Posted by Leonard Steinberg on December 21st, 2011
There are certain essential expenses that Americans incur that are a form of taxation…..Here are two examples:
GAS: The average American spends over $ 4,100/year on gasoline…..thats over 8% of their income! Now thats quite a tax. Gas prices are artificially high because of OPEC’s ability to monopolize the oil markets, and even though monopolies are illegal for all others, well, the oil industry is obviously immune to the law it seems. Imagine reducing the cost (or consumption) of oil by a third and the average Amercian household could pump another $ 100+ per month into the economy.

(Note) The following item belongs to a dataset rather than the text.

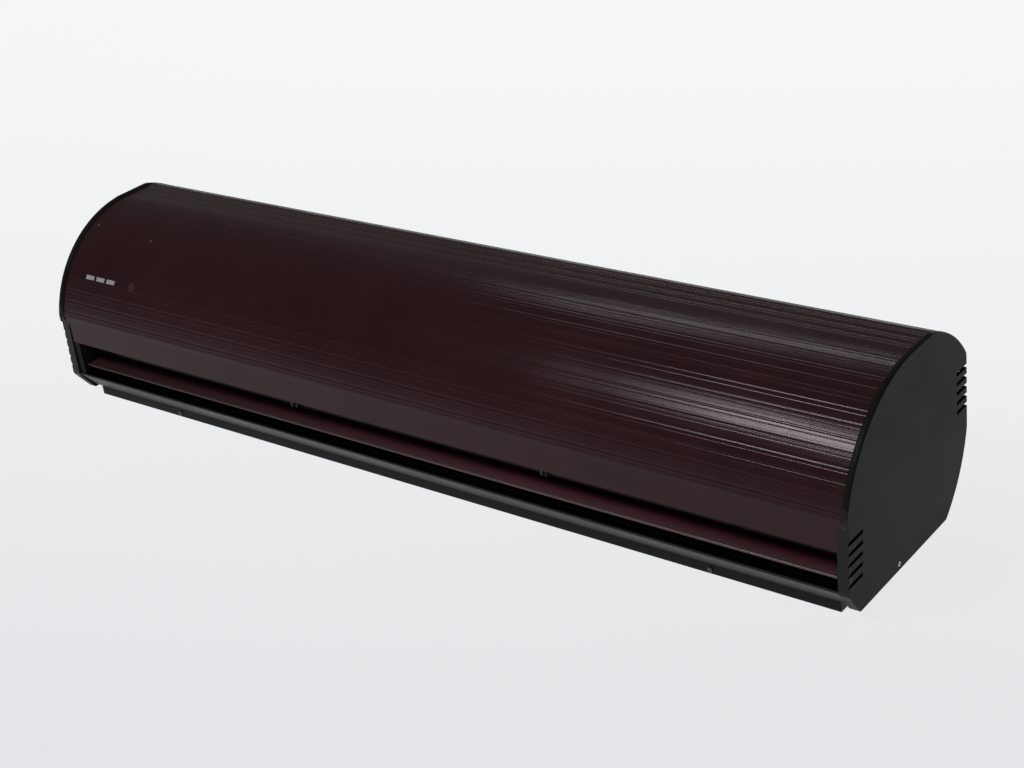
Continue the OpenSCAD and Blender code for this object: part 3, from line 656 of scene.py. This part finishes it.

RENT: The news talks about the rise in rental apartment construction, as opposed to ‘for sale’ properties citing the fear of first time homebuyers wanting to rent instead of own. If there is a sharp rise in the volume of rental apartments, we could see rental prices drop, although its unlikely in Manhattan. Over 2,1 million apartments in New York City have some form of rent regulation, about 40,000 have full rent control. Imagine those controls were removed, the general consensus is that landlords would go crazy raising the rents……but maybe the exact opposite is true. Is it not possible that with a flood of lesser priced units in the market, all rents would come down, thereby reducing this ‘tax’ on the consumer? Imagine each tenant having an additional $ 100 per month or so to spend in the economy (where sales taxes are collected). Then again, just like our Federal tax system, only a select few benefit from rent control: the only problem is the selection process is deeply flawed and benefits a few unfairly.
What other disguised ‘taxes’ are out there that could help the middle class have a better life? Cable? MTA fees attached to cab fees? ATM fees?